Cerita Ramadan 2024 - hari keempat, tentang anak-anak yang berlarian di masjid



Beberapa pekan sebelum bulan Ramadan tiba, ada penjual baru yang bermunculan. Bukan penjual mukena dan sajadah, atau kurma, juga bukan juga penjual kolak. Ini sesuatu yang lain. Sesuatu yang seketika akan ditangkap oleh radar kanak-kanak. 
Yup.
Penjual petasan, kembang api dan lilin kecil-kecil. Entah kenapa, bulan Ramadan juga diwarnai dengan jualan semacam ini. Mungkin karena Ramadan juga merupakan bulan kegembiraan anak kecil. 

Karena di masjid kami, atau di lingkungan kaki dilarang membunyikan petasan atau kembang api, maka anak-anak biasanya main lilin. 
Lilin kecil-kecil biasanya berwarna warni, dinyalakan di sebuah wadah lalu dipandangiiii aja terus sampai lilinnya meleleh. Seringkali saat lelehan lilin membentuk genangan, jari dicelupkan kesana. 
Panas tapi seru. 
Menghasilkan lilin dengan cetakan sidik jari. 
Anak-anak memang ada saja kerjaannya. 

Saya juga demikian. 
Malangnya itu dilakukan di bagian paling belakang masjid Mujahidin. Dimana saya dan teman sebaya, tidak menyimak ceramah agama melainkan sibuk menyalakan lilin. 
Ya habis gimana. Ceramah ini bukanlah kultum ala jaman sekarang, tapi pengajian yang biasanya materinya berat dan durasinya lama. Saya di masa kecil tidak pernah dengerin pengajian, melainkan ngerumpi di belakang. 
Kadangkala, teman yang lebih jail lagi, malah tidak sholat tarawih. Tapi di tiap imam mau mengakhiri sholat dan baca salam, bergegas duduk di shaf belakang dan ikut baca salam. Hadeeeh.. 
Memang begitu anak-anak angkatan saya.

Namun orang tua bagaimanapun punya akal yang lebih panjang, malam besoknya, semua anak-anak dikumpulkan. Lalu disuruh sholat di shaf terdepan.
Nah kalau begini, segala rencana main yang udah disiapkan sejak siang, auto bubar. Yha gimana.
Segenap orang tua kini ada di belakang, tidak ada celah buat melarikam diri ke halaman. 

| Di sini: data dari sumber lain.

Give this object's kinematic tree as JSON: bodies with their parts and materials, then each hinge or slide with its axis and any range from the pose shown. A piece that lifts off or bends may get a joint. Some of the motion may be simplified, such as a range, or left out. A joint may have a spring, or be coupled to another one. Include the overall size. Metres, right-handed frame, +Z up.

Segala kenangan tentang Ramadan, selalu membuat saya tersenyum senang. Termasuk perkara sholat yang tidak apik itu.
Ini sebabnya setiap saya sholat tarawih, lalu ada anak-anak berlarian. Atau sibuk mondar mandir. Atau sibuk ngobrol dengan temannya. Saya seakan melihat sosok saya di masa lampau. Saat saya sibuk berlarian dengan teman-teman. Ketika saya renungkan lagi, saya tidak kesal apalagi marah. 
Memang fitrah anak-anak untuk bermain dan tertawa riang tanpa beban.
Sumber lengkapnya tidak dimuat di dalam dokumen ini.